**** Supplied information ****

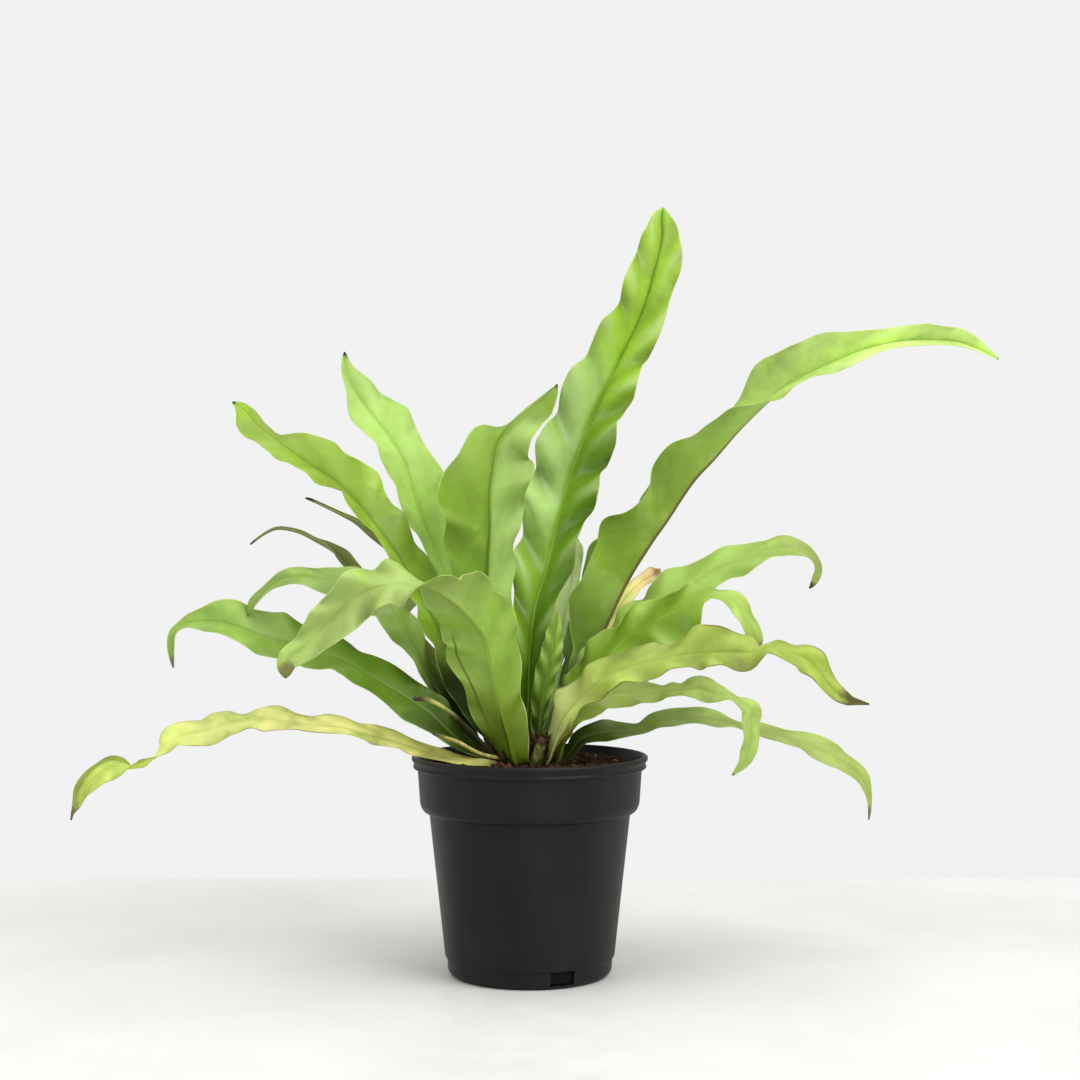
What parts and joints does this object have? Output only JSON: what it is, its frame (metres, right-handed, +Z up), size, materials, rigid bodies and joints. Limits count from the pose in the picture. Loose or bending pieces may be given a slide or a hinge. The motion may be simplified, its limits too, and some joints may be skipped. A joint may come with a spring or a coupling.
{
  "type": "potted fern",
  "caption": "Potted bird's-nest fern with a lopsided rosette of wavy strap fronds in a round tapered plastic nursery pot.",
  "frame": {"origin": "middle of the pot's flat underside, on the surface it stands on", "axes": "+Z up along the pot's axis; +X to the right and -Y to the front as the plant is first seen, +X also along the plant's longest spread"},
  "size_m": [0.5128, 0.2973, 0.4343],
  "materials": {
    "pot_plastic": "black injection-moulded polypropylene, satin, slightly dusty",
    "potting_mix": "moist coarse coir and bark crumbs with pale grit",
    "rhizome": "fibrous brown scales",
    "frond_green": "waxy bright yellow-green leaf, paler beneath",
    "frond_pale": "waxy pale green leaf",
    "frond_yellow": "ageing leaf, green turning yellow with brown spots",
    "frond_dull": "dull dark green narrow leaf with a brown edge",
    "frond_withered": "dry straw-yellow leaf with a brown tip",
    "dry_stalk": "dry brown stalk"
  },
  "bodies": {
    "root": {"pot": "pot_plastic", "potting_mix": "potting_mix", "rhizome": "rhizome", "frond_tall": "frond_green", "frond_long_right": "frond_green", "frond_upright_front": "frond_green", "frond_pale_left": "frond_pale", "frond_arching_left": "frond_green", "frond_thin_twisted": "frond_dull", "frond_curled_left": "frond_dull", "frond_bent_left": "frond_green", "frond_folded_front": "frond_green", "frond_low_left": "frond_green", "frond_yellow_left": "frond_yellow", "frond_upper_right": "frond_green", "frond_broad_right": "frond_green", "frond_yellow_right": "frond_yellow", "frond_hooked_right": "frond_green", "frond_low_right": "frond_green", "frond_young_crinkled": "frond_green", "frond_young_back": "frond_green", "frond_withered": "frond_withered", "frond_back_arching": "frond_green", "frond_back_right": "frond_green", "frond_back_left": "frond_green", "frond_back_low": "frond_green", "dry_stalk_long": "dry_stalk", "dry_stalk_thin": "dry_stalk", "old_stub_front": "dry_stalk"}
  },
  "joints": []
}
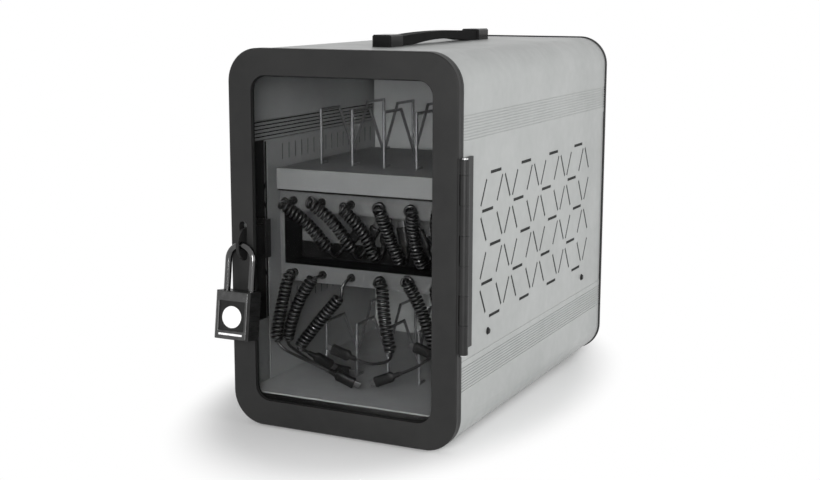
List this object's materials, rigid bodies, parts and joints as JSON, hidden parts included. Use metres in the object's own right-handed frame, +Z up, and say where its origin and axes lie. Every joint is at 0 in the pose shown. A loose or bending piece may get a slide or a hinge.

****

» **Objective**
Reproduce every entry shown above, precisely as it stands.

» **Answer for this exercise**
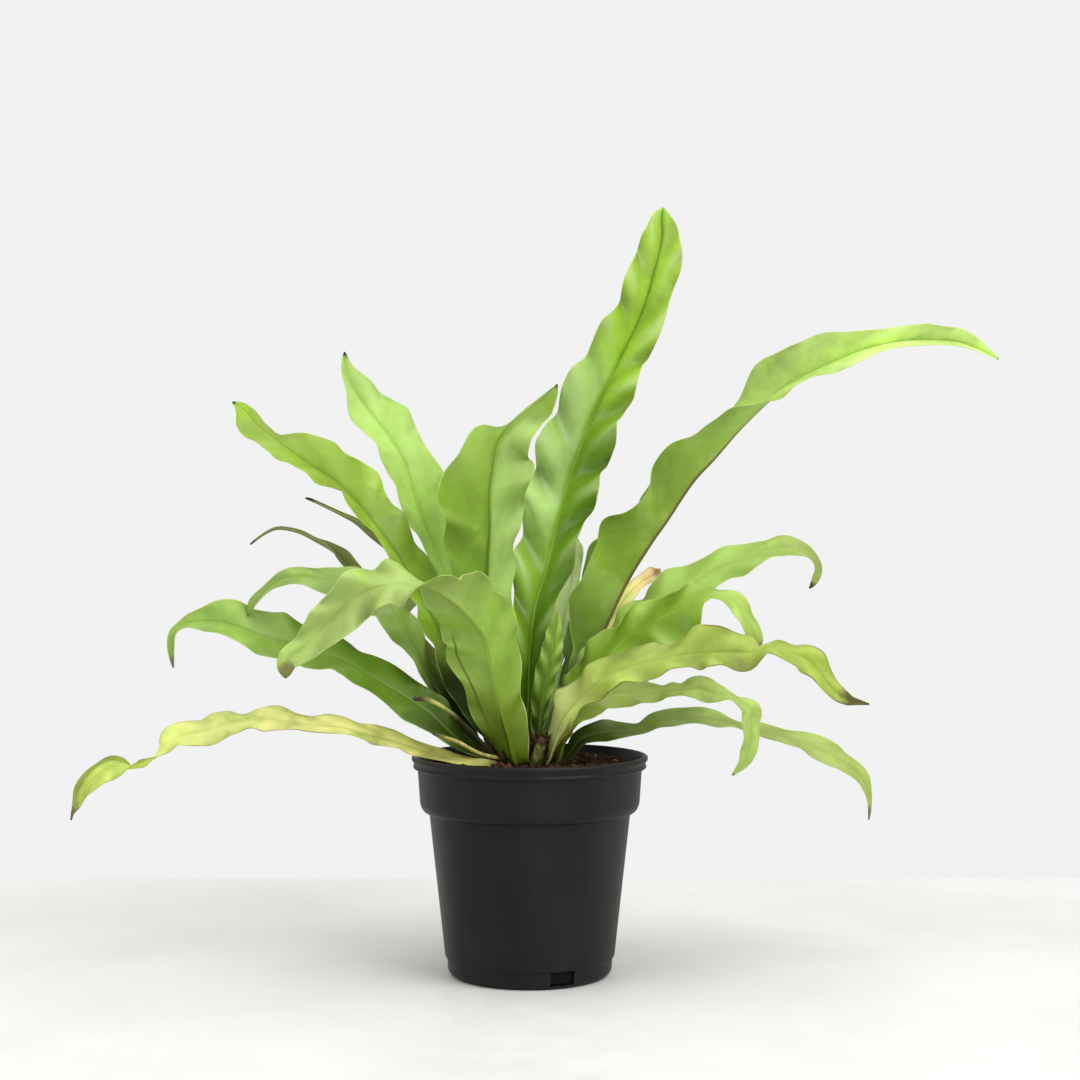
What parts and joints does this object have? Output only JSON: what it is, its frame (metres, right-handed, +Z up), size, materials, rigid bodies and joints. Limits count from the pose in the picture. Loose or bending pieces may be given a slide or a hinge. The motion may be simplified, its limits too, and some joints may be skipped. A joint may come with a spring or a coupling.
{
  "type": "potted fern",
  "caption": "Potted bird's-nest fern with a lopsided rosette of wavy strap fronds in a round tapered plastic nursery pot.",
  "frame": {"origin": "middle of the pot's flat underside, on the surface it stands on", "axes": "+Z up along the pot's axis; +X to the right and -Y to the front as the plant is first seen, +X also along the plant's longest spread"},
  "size_m": [0.5128, 0.2973, 0.4343],
  "materials": {
    "pot_plastic": "black injection-moulded polypropylene, satin, slightly dusty",
    "potting_mix": "moist coarse coir and bark crumbs with pale grit",
    "rhizome": "fibrous brown scales",
    "frond_green": "waxy bright yellow-green leaf, paler beneath",
    "frond_pale": "waxy pale green leaf",
    "frond_yellow": "ageing leaf, green turning yellow with brown spots",
    "frond_dull": "dull dark green narrow leaf with a brown edge",
    "frond_withered": "dry straw-yellow leaf with a brown tip",
    "dry_stalk": "dry brown stalk"
  },
  "bodies": {
    "root": {"pot": "pot_plastic", "potting_mix": "potting_mix", "rhizome": "rhizome", "frond_tall": "frond_green", "frond_long_right": "frond_green", "frond_upright_front": "frond_green", "frond_pale_left": "frond_pale", "frond_arching_left": "frond_green", "frond_thin_twisted": "frond_dull", "frond_curled_left": "frond_dull", "frond_bent_left": "frond_green", "frond_folded_front": "frond_green", "frond_low_left": "frond_green", "frond_yellow_left": "frond_yellow", "frond_upper_right": "frond_green", "frond_broad_right": "frond_green", "frond_yellow_right": "frond_yellow", "frond_hooked_right": "frond_green", "frond_low_right": "frond_green", "frond_young_crinkled": "frond_green", "frond_young_back": "frond_green", "frond_withered": "frond_withered", "frond_back_arching": "frond_green", "frond_back_right": "frond_green", "frond_back_left": "frond_green", "frond_back_low": "frond_green", "dry_stalk_long": "dry_stalk", "dry_stalk_thin": "dry_stalk", "old_stub_front": "dry_stalk"}
  },
  "joints": []
}
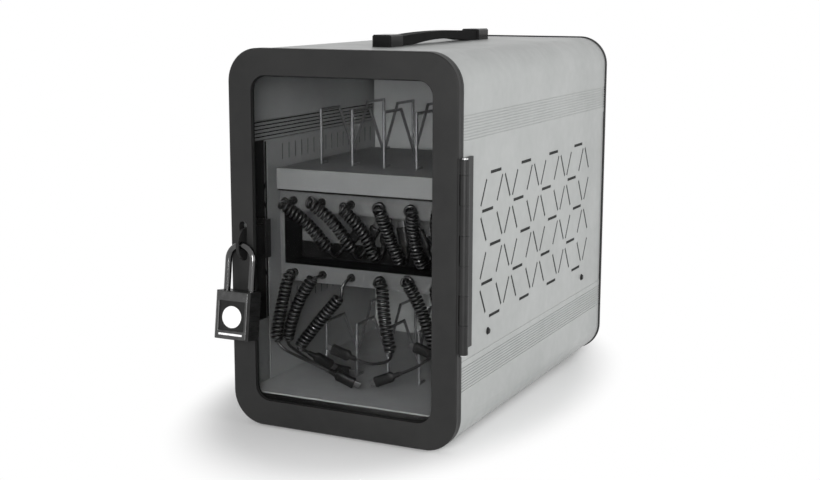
List this object's materials, rigid bodies, parts and joints as JSON, hidden parts included. Use metres in the object's own right-handed frame, +Z up, and say where its origin and axes lie. Every joint is at 0 in the pose shown. A loose or bending piece may get a slide or a hinge.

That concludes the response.